**Material provided:**

^^^^^^^^

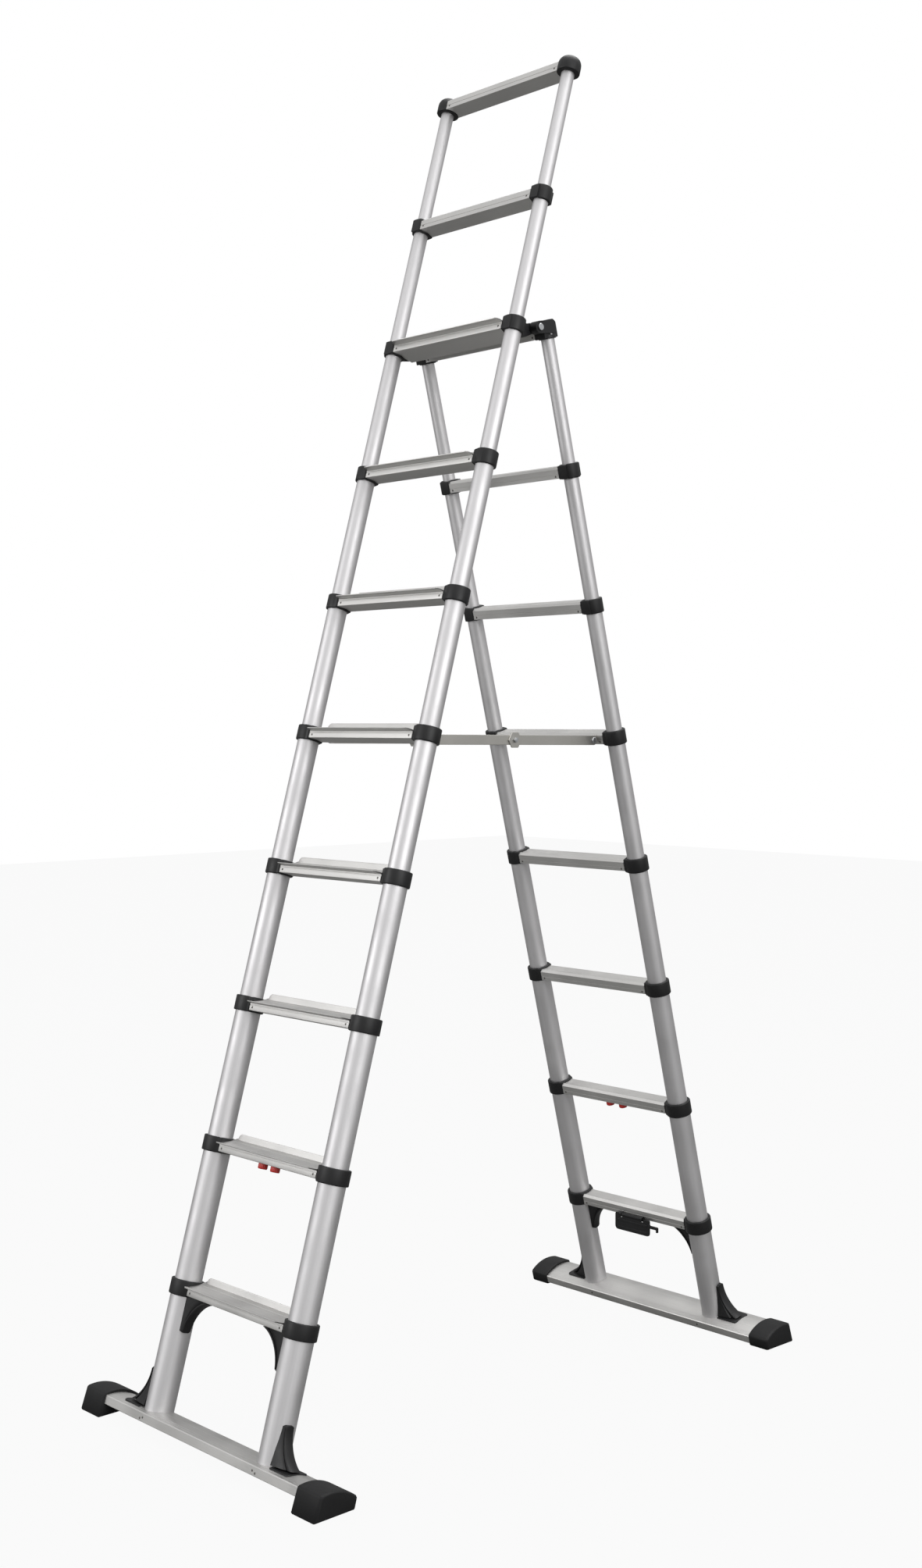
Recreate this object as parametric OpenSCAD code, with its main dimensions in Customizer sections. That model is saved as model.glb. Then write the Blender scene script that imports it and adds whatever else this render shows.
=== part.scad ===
// Telescoping A-frame ladder: a ten-rung front ladder and an eight-rung rear ladder,
// hinged together at the front ladder's eighth rung, shown extended and opened.
// X is the width, Y runs from the front ladder (-) to the rear ladder (+), Z is up.
// The origin lies on the floor, in the middle of the stance.

/* [Stance] */
// Lean of the front ladder from the vertical, degrees
front_lean = 16.1; // [13:0.1:20]
// Lean of the rear ladder from the vertical, degrees
rear_lean = 14.5; // [11:0.1:18]
// Distance between two rungs of an extended ladder
rung_pitch = 295; // [270:1:330]
// Height of the first front rung above the floor, measured along the stile
first_rung = 286; // [250:1:320]
// Distance between the left and right stile axes
stile_spacing = 376; // [340:1:460]

/* [Stiles] */
// Outer diameter of the lowest front tube
base_tube_d = 60; // [58:0.5:66]
// Wall of every tube
tube_wall = 1.5; // [1.3:0.1:1.8]
// Radial sliding clearance between one tube and the next
slide_clearance = 0.25; // [0.15:0.05:0.3]
// Length of each tube that stays inside the one below when it is pulled out
tube_overlap = 26; // [24:1:34]

/* [Collars] */
// Height of a collar along the stile
collar_h = 32; // [28:1:36]
// Wall of a collar around its tube
collar_wall = 4.5; // [3.5:0.5:6]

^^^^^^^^

**Stated goal:**
Reproduce every line of the material above exactly.

**Result below:**
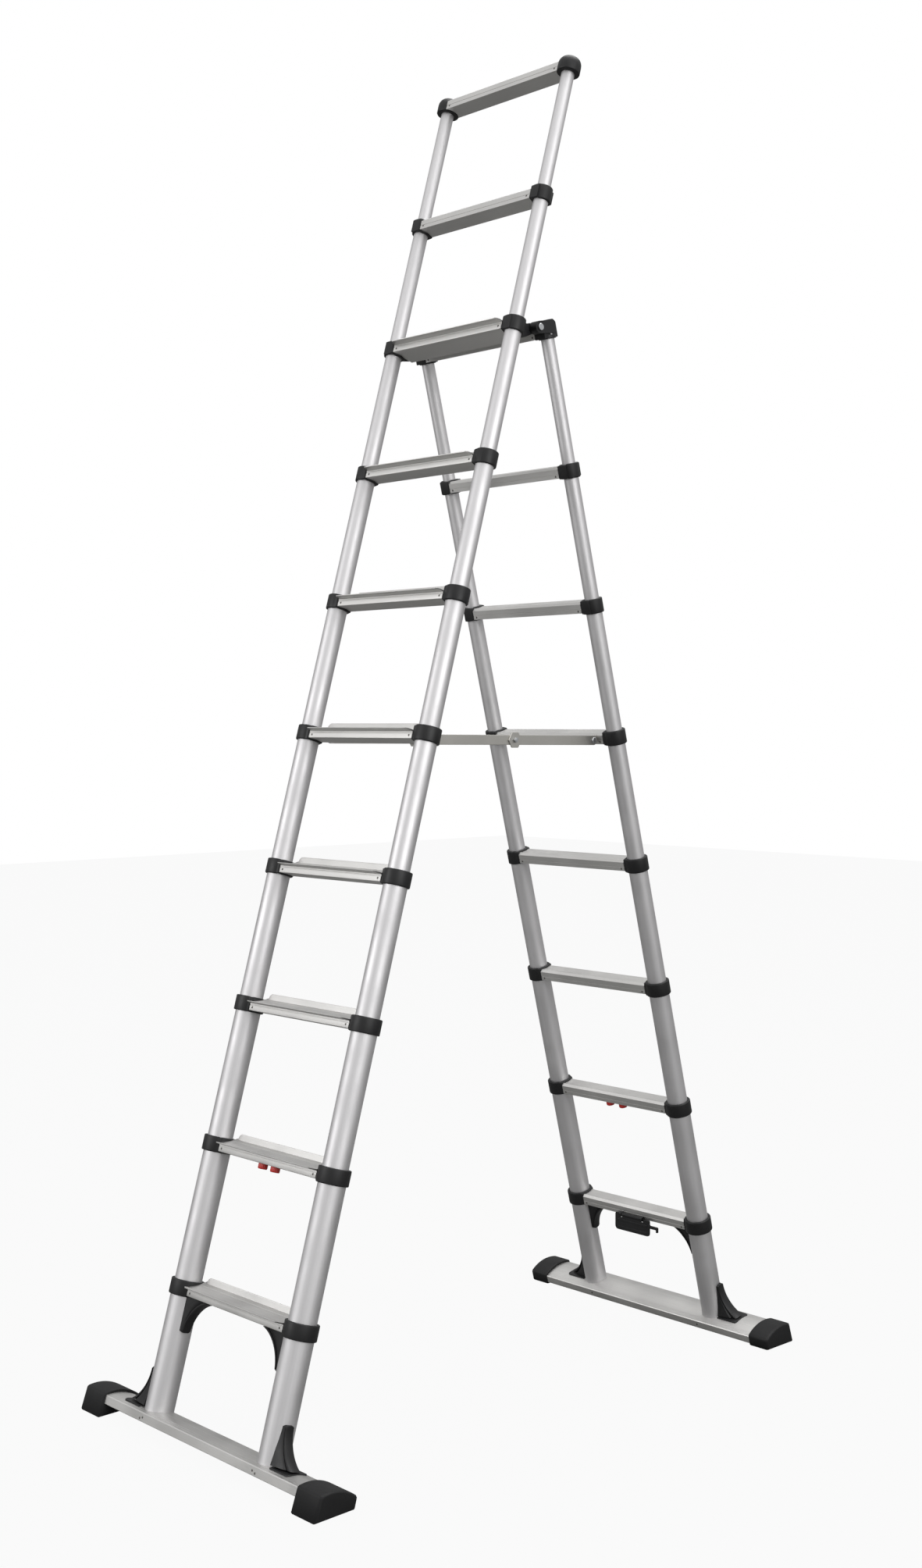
Recreate this object as parametric OpenSCAD code, with its main dimensions in Customizer sections. That model is saved as model.glb. Then write the Blender scene script that imports it and adds whatever else this render shows.
=== part.scad ===
// Telescoping A-frame ladder: a ten-rung front ladder and an eight-rung rear ladder,
// hinged together at the front ladder's eighth rung, shown extended and opened.
// X is the width, Y runs from the front ladder (-) to the rear ladder (+), Z is up.
// The origin lies on the floor, in the middle of the stance.

/* [Stance] */
// Lean of the front ladder from the vertical, degrees
front_lean = 16.1; // [13:0.1:20]
// Lean of the rear ladder from the vertical, degrees
rear_lean = 14.5; // [11:0.1:18]
// Distance between two rungs of an extended ladder
rung_pitch = 295; // [270:1:330]
// Height of the first front rung above the floor, measured along the stile
first_rung = 286; // [250:1:320]
// Distance between the left and right stile axes
stile_spacing = 376; // [340:1:460]

/* [Stiles] */
// Outer diameter of the lowest front tube
base_tube_d = 60; // [58:0.5:66]
// Wall of every tube
tube_wall = 1.5; // [1.3:0.1:1.8]
// Radial sliding clearance between one tube and the next
slide_clearance = 0.25; // [0.15:0.05:0.3]
// Length of each tube that stays inside the one below when it is pulled out
tube_overlap = 26; // [24:1:34]

/* [Collars] */
// Height of a collar along the stile
collar_h = 32; // [28:1:36]
// Wall of a collar around its tube
collar_wall = 4.5; // [3.5:0.5:6]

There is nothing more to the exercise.